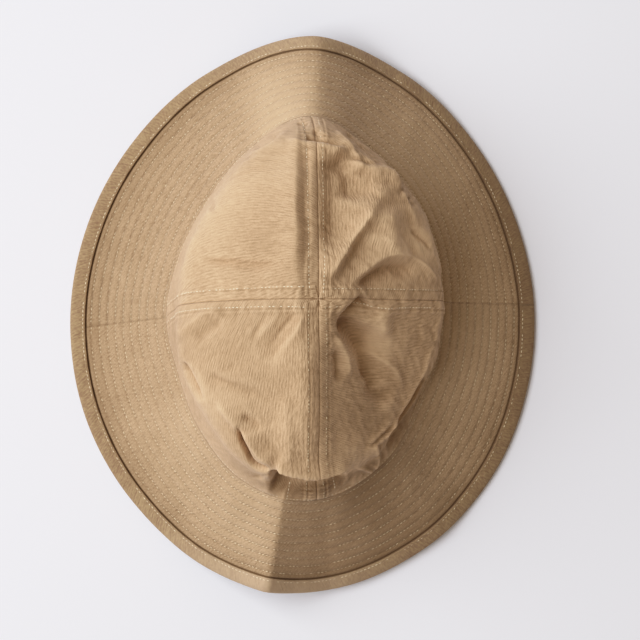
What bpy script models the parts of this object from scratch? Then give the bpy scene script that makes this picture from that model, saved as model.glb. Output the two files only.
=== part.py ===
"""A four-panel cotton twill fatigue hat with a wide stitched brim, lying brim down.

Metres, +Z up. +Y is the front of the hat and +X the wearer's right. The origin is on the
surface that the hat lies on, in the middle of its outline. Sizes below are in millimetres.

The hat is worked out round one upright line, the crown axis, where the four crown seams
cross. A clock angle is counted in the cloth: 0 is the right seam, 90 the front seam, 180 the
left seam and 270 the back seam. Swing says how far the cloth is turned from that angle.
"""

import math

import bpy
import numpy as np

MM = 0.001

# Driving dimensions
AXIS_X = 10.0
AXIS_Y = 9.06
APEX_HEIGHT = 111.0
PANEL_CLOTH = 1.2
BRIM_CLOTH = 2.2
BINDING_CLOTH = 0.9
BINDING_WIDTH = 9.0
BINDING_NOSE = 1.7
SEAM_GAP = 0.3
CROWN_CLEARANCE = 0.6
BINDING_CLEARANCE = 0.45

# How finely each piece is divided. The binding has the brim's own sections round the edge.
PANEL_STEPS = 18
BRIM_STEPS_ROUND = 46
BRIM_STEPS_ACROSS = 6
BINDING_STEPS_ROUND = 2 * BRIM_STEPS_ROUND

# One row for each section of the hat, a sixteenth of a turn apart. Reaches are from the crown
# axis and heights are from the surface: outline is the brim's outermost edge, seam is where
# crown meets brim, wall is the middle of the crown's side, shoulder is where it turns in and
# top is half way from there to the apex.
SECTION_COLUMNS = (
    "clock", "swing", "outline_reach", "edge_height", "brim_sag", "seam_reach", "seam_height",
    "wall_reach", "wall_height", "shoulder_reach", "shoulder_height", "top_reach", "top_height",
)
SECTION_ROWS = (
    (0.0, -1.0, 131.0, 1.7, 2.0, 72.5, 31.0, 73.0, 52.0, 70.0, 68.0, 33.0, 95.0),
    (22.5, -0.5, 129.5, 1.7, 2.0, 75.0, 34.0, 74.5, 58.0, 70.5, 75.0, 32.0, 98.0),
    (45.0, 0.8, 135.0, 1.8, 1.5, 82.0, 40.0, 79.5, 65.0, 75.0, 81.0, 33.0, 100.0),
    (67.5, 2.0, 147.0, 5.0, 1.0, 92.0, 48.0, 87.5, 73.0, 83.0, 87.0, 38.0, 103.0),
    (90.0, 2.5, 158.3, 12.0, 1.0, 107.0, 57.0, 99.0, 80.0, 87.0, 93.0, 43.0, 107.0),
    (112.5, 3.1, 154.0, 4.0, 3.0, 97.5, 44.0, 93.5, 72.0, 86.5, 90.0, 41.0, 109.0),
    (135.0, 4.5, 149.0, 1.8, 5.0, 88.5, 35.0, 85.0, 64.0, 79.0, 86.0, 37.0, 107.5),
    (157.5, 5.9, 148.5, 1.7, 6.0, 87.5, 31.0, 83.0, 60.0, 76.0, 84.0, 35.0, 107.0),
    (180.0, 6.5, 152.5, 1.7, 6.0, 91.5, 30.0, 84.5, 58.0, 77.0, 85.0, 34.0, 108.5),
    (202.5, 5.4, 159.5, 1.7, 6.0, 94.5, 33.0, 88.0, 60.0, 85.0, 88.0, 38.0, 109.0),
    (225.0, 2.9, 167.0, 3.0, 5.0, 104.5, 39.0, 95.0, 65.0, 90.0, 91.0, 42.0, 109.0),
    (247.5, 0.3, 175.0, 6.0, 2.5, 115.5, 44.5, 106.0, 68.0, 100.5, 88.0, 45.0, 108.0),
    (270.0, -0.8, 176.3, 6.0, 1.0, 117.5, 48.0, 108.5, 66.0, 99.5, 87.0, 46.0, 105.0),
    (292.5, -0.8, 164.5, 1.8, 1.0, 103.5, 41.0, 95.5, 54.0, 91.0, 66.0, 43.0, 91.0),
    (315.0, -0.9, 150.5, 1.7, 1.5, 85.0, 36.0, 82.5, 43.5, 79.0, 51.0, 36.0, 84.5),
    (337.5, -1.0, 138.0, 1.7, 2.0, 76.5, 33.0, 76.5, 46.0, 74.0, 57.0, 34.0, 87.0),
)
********
Given problem
Where a line above contains the string "from", copy that line.

Answer to this problem
What bpy script models the parts of this object from scratch? Then give the bpy scene script that makes this picture from that model, saved as model.glb. Output the two files only.
left seam and 270 the back seam. Swing says how far the cloth is turned from that angle.
# One row for each section of the hat, a sixteenth of a turn apart. Reaches are from the crown
# axis and heights are from the surface: outline is the brim's outermost edge, seam is where
# top is half way from there to the apex.